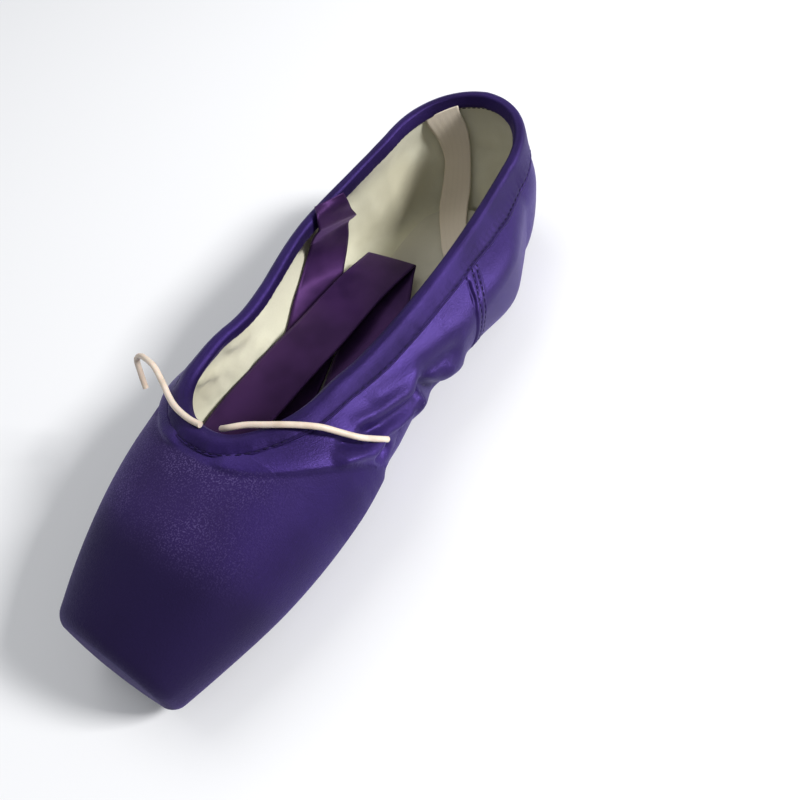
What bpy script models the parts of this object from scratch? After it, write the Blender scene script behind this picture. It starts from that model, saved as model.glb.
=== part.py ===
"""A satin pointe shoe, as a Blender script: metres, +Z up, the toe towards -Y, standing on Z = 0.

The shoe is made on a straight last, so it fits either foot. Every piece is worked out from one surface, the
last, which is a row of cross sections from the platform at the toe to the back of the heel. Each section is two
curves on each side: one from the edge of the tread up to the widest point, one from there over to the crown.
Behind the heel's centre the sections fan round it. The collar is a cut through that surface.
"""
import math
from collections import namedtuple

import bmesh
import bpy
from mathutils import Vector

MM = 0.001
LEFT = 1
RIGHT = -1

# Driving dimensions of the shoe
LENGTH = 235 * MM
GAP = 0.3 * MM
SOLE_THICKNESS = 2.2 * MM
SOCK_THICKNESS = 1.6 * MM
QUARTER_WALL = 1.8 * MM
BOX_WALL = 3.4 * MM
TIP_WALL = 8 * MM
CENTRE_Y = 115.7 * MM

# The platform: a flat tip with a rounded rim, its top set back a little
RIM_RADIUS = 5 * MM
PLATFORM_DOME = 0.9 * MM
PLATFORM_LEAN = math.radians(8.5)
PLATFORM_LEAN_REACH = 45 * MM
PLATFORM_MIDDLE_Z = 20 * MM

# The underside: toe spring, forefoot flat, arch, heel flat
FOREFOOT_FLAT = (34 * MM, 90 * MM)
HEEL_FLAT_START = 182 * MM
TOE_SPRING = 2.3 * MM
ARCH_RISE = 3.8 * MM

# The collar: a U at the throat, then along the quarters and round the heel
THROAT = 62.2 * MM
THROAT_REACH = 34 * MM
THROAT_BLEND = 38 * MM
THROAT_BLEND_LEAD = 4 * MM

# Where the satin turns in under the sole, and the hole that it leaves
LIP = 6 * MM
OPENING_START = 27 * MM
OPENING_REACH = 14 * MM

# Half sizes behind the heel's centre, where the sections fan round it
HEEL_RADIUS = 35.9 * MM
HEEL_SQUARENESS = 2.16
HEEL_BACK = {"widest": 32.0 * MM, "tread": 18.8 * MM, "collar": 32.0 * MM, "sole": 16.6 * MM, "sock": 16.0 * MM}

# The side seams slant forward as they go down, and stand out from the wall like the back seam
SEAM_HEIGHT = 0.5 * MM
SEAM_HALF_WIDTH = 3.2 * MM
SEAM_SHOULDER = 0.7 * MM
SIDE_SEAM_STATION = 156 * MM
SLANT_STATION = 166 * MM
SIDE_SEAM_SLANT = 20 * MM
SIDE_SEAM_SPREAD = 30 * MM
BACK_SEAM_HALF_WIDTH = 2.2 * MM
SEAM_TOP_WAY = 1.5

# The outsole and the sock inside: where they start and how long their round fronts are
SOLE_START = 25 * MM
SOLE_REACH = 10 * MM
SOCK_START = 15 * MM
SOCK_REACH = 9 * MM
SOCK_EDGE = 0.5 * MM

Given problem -
Take the lines above from the first through the one containing "from collections import namedtuple" and reproduce them exactly; include nothing else.

Written response -
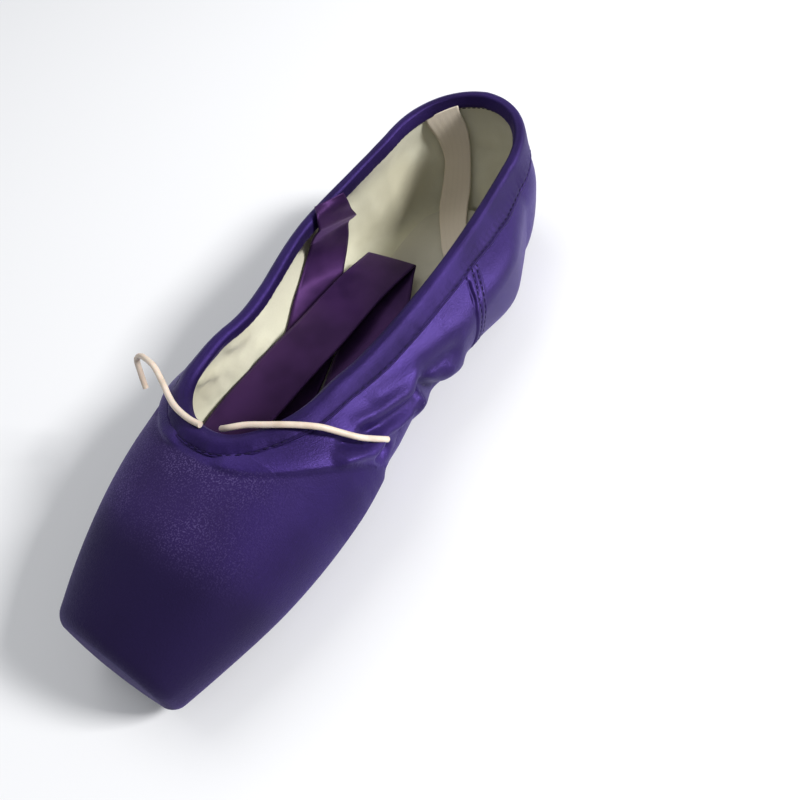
What bpy script models the parts of this object from scratch? After it, write the Blender scene script behind this picture. It starts from that model, saved as model.glb.
=== part.py ===
"""A satin pointe shoe, as a Blender script: metres, +Z up, the toe towards -Y, standing on Z = 0.

The shoe is made on a straight last, so it fits either foot. Every piece is worked out from one surface, the
last, which is a row of cross sections from the platform at the toe to the back of the heel. Each section is two
curves on each side: one from the edge of the tread up to the widest point, one from there over to the crown.
Behind the heel's centre the sections fan round it. The collar is a cut through that surface.
"""
import math
from collections import namedtuple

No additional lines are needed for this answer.